PROBLEM REQUIREMENTS
Output the data exactly, with every line intact.

** START **

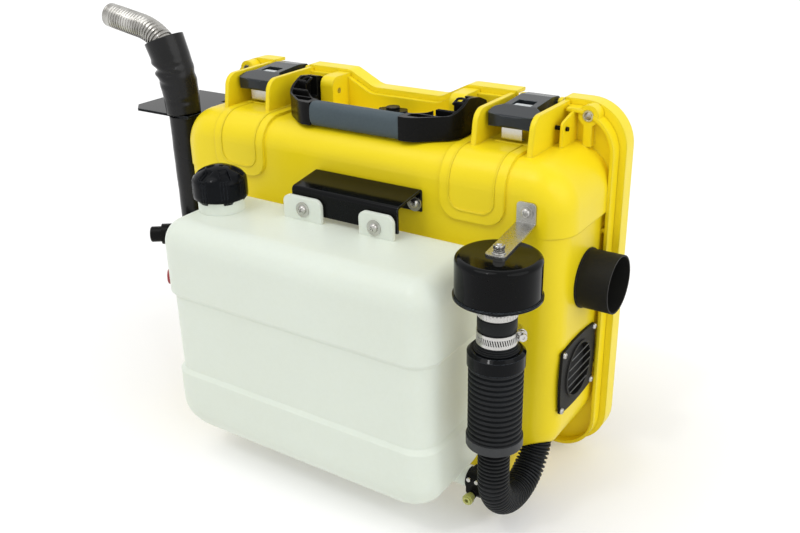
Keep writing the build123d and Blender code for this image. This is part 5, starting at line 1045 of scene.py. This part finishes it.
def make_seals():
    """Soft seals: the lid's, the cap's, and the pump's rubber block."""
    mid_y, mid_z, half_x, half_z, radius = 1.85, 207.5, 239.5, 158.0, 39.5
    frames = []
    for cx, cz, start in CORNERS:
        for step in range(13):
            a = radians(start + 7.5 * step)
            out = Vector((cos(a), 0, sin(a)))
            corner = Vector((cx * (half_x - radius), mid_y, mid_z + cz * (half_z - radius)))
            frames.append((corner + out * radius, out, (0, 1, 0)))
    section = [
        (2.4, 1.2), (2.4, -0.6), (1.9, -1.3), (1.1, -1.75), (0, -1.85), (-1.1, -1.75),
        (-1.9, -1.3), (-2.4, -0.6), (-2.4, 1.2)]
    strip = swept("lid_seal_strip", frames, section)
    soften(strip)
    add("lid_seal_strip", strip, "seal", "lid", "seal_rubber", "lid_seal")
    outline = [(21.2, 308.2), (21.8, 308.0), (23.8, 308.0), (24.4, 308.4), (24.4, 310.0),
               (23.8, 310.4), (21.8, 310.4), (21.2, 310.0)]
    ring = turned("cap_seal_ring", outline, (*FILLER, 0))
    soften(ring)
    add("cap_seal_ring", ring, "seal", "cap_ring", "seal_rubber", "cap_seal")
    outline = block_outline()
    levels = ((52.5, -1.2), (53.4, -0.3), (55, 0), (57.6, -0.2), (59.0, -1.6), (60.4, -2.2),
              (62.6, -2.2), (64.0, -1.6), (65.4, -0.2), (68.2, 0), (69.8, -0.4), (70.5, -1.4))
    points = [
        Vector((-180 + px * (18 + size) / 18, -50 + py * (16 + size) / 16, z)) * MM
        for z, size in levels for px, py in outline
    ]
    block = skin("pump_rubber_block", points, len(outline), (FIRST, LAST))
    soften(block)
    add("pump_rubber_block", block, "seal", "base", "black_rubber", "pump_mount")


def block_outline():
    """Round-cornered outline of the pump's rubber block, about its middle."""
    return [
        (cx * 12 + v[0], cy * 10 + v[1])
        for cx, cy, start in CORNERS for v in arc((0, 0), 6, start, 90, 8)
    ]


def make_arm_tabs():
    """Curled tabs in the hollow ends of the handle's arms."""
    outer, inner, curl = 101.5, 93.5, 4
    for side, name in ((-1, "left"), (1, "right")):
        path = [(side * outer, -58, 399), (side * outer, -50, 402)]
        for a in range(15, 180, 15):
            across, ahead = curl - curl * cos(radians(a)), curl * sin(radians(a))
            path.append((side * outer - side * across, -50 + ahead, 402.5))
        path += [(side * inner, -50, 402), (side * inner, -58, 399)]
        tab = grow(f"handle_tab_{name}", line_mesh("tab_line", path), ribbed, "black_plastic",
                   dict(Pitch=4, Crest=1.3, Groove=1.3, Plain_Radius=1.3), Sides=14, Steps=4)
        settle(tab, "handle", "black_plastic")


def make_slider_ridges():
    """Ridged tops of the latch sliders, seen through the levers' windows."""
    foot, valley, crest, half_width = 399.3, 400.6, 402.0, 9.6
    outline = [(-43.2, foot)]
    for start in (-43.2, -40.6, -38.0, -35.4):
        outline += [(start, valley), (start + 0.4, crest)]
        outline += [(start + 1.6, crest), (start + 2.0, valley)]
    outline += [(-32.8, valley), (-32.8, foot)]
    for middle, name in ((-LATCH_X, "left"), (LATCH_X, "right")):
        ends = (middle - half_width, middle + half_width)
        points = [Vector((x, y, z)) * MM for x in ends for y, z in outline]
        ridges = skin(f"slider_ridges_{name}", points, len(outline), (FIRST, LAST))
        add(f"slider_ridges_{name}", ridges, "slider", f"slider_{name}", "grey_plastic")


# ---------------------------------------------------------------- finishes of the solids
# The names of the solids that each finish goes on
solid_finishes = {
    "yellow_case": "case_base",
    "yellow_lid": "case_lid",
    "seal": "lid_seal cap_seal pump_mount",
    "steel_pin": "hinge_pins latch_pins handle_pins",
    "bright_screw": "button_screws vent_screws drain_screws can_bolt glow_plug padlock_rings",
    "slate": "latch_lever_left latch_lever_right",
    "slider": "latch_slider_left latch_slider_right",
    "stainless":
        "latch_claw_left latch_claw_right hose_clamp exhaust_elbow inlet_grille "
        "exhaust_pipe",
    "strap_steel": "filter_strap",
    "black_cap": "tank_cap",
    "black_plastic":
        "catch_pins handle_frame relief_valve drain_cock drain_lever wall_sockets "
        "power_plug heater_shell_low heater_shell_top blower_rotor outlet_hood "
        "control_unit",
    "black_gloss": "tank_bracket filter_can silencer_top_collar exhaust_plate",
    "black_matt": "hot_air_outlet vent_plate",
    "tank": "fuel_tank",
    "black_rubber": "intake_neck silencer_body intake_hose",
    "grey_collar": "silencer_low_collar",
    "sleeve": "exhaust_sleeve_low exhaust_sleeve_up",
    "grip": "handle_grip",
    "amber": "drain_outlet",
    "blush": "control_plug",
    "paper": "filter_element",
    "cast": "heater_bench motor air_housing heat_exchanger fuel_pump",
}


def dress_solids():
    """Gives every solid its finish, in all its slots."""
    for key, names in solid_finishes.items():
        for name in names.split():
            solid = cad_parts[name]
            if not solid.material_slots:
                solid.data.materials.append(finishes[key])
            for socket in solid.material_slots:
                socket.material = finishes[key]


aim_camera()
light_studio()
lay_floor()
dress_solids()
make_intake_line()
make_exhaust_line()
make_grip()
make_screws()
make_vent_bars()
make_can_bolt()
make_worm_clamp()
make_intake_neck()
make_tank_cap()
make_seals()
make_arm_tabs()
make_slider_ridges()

** END **

RESPONSE
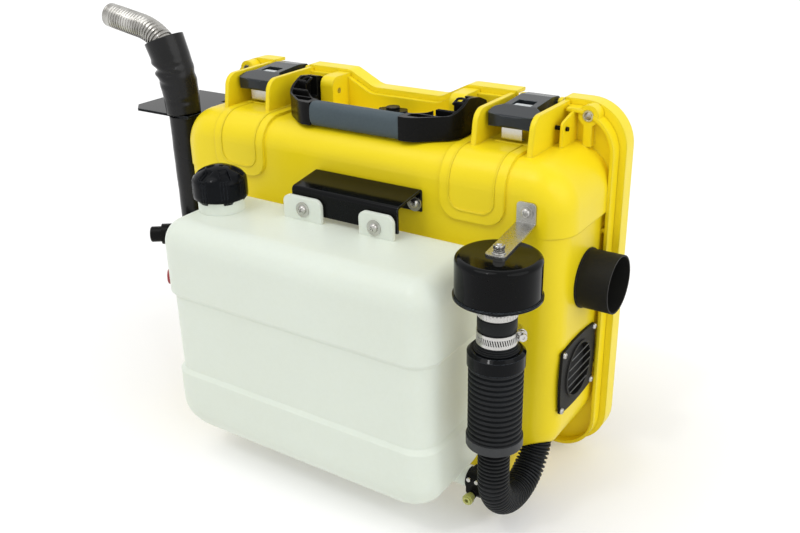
Keep writing the build123d and Blender code for this image. This is part 5, starting at line 1045 of scene.py. This part finishes it.
def make_seals():
    """Soft seals: the lid's, the cap's, and the pump's rubber block."""
    mid_y, mid_z, half_x, half_z, radius = 1.85, 207.5, 239.5, 158.0, 39.5
    frames = []
    for cx, cz, start in CORNERS:
        for step in range(13):
            a = radians(start + 7.5 * step)
            out = Vector((cos(a), 0, sin(a)))
            corner = Vector((cx * (half_x - radius), mid_y, mid_z + cz * (half_z - radius)))
            frames.append((corner + out * radius, out, (0, 1, 0)))
    section = [
        (2.4, 1.2), (2.4, -0.6), (1.9, -1.3), (1.1, -1.75), (0, -1.85), (-1.1, -1.75),
        (-1.9, -1.3), (-2.4, -0.6), (-2.4, 1.2)]
    strip = swept("lid_seal_strip", frames, section)
    soften(strip)
    add("lid_seal_strip", strip, "seal", "lid", "seal_rubber", "lid_seal")
    outline = [(21.2, 308.2), (21.8, 308.0), (23.8, 308.0), (24.4, 308.4), (24.4, 310.0),
               (23.8, 310.4), (21.8, 310.4), (21.2, 310.0)]
    ring = turned("cap_seal_ring", outline, (*FILLER, 0))
    soften(ring)
    add("cap_seal_ring", ring, "seal", "cap_ring", "seal_rubber", "cap_seal")
    outline = block_outline()
    levels = ((52.5, -1.2), (53.4, -0.3), (55, 0), (57.6, -0.2), (59.0, -1.6), (60.4, -2.2),
              (62.6, -2.2), (64.0, -1.6), (65.4, -0.2), (68.2, 0), (69.8, -0.4), (70.5, -1.4))
    points = [
        Vector((-180 + px * (18 + size) / 18, -50 + py * (16 + size) / 16, z)) * MM
        for z, size in levels for px, py in outline
    ]
    block = skin("pump_rubber_block", points, len(outline), (FIRST, LAST))
    soften(block)
    add("pump_rubber_block", block, "seal", "base", "black_rubber", "pump_mount")


def block_outline():
    """Round-cornered outline of the pump's rubber block, about its middle."""
    return [
        (cx * 12 + v[0], cy * 10 + v[1])
        for cx, cy, start in CORNERS for v in arc((0, 0), 6, start, 90, 8)
    ]


def make_arm_tabs():
    """Curled tabs in the hollow ends of the handle's arms."""
    outer, inner, curl = 101.5, 93.5, 4
    for side, name in ((-1, "left"), (1, "right")):
        path = [(side * outer, -58, 399), (side * outer, -50, 402)]
        for a in range(15, 180, 15):
            across, ahead = curl - curl * cos(radians(a)), curl * sin(radians(a))
            path.append((side * outer - side * across, -50 + ahead, 402.5))
        path += [(side * inner, -50, 402), (side * inner, -58, 399)]
        tab = grow(f"handle_tab_{name}", line_mesh("tab_line", path), ribbed, "black_plastic",
                   dict(Pitch=4, Crest=1.3, Groove=1.3, Plain_Radius=1.3), Sides=14, Steps=4)
        settle(tab, "handle", "black_plastic")


def make_slider_ridges():
    """Ridged tops of the latch sliders, seen through the levers' windows."""
    foot, valley, crest, half_width = 399.3, 400.6, 402.0, 9.6
    outline = [(-43.2, foot)]
    for start in (-43.2, -40.6, -38.0, -35.4):
        outline += [(start, valley), (start + 0.4, crest)]
        outline += [(start + 1.6, crest), (start + 2.0, valley)]
    outline += [(-32.8, valley), (-32.8, foot)]
    for middle, name in ((-LATCH_X, "left"), (LATCH_X, "right")):
        ends = (middle - half_width, middle + half_width)
        points = [Vector((x, y, z)) * MM for x in ends for y, z in outline]
        ridges = skin(f"slider_ridges_{name}", points, len(outline), (FIRST, LAST))
        add(f"slider_ridges_{name}", ridges, "slider", f"slider_{name}", "grey_plastic")


# ---------------------------------------------------------------- finishes of the solids
# The names of the solids that each finish goes on
solid_finishes = {
    "yellow_case": "case_base",
    "yellow_lid": "case_lid",
    "seal": "lid_seal cap_seal pump_mount",
    "steel_pin": "hinge_pins latch_pins handle_pins",
    "bright_screw": "button_screws vent_screws drain_screws can_bolt glow_plug padlock_rings",
    "slate": "latch_lever_left latch_lever_right",
    "slider": "latch_slider_left latch_slider_right",
    "stainless":
        "latch_claw_left latch_claw_right hose_clamp exhaust_elbow inlet_grille "
        "exhaust_pipe",
    "strap_steel": "filter_strap",
    "black_cap": "tank_cap",
    "black_plastic":
        "catch_pins handle_frame relief_valve drain_cock drain_lever wall_sockets "
        "power_plug heater_shell_low heater_shell_top blower_rotor outlet_hood "
        "control_unit",
    "black_gloss": "tank_bracket filter_can silencer_top_collar exhaust_plate",
    "black_matt": "hot_air_outlet vent_plate",
    "tank": "fuel_tank",
    "black_rubber": "intake_neck silencer_body intake_hose",
    "grey_collar": "silencer_low_collar",
    "sleeve": "exhaust_sleeve_low exhaust_sleeve_up",
    "grip": "handle_grip",
    "amber": "drain_outlet",
    "blush": "control_plug",
    "paper": "filter_element",
    "cast": "heater_bench motor air_housing heat_exchanger fuel_pump",
}


def dress_solids():
    """Gives every solid its finish, in all its slots."""
    for key, names in solid_finishes.items():
        for name in names.split():
            solid = cad_parts[name]
            if not solid.material_slots:
                solid.data.materials.append(finishes[key])
            for socket in solid.material_slots:
                socket.material = finishes[key]


aim_camera()
light_studio()
lay_floor()
dress_solids()
make_intake_line()
make_exhaust_line()
make_grip()
make_screws()
make_vent_bars()
make_can_bolt()
make_worm_clamp()
make_intake_neck()
make_tank_cap()
make_seals()
make_arm_tabs()
make_slider_ridges()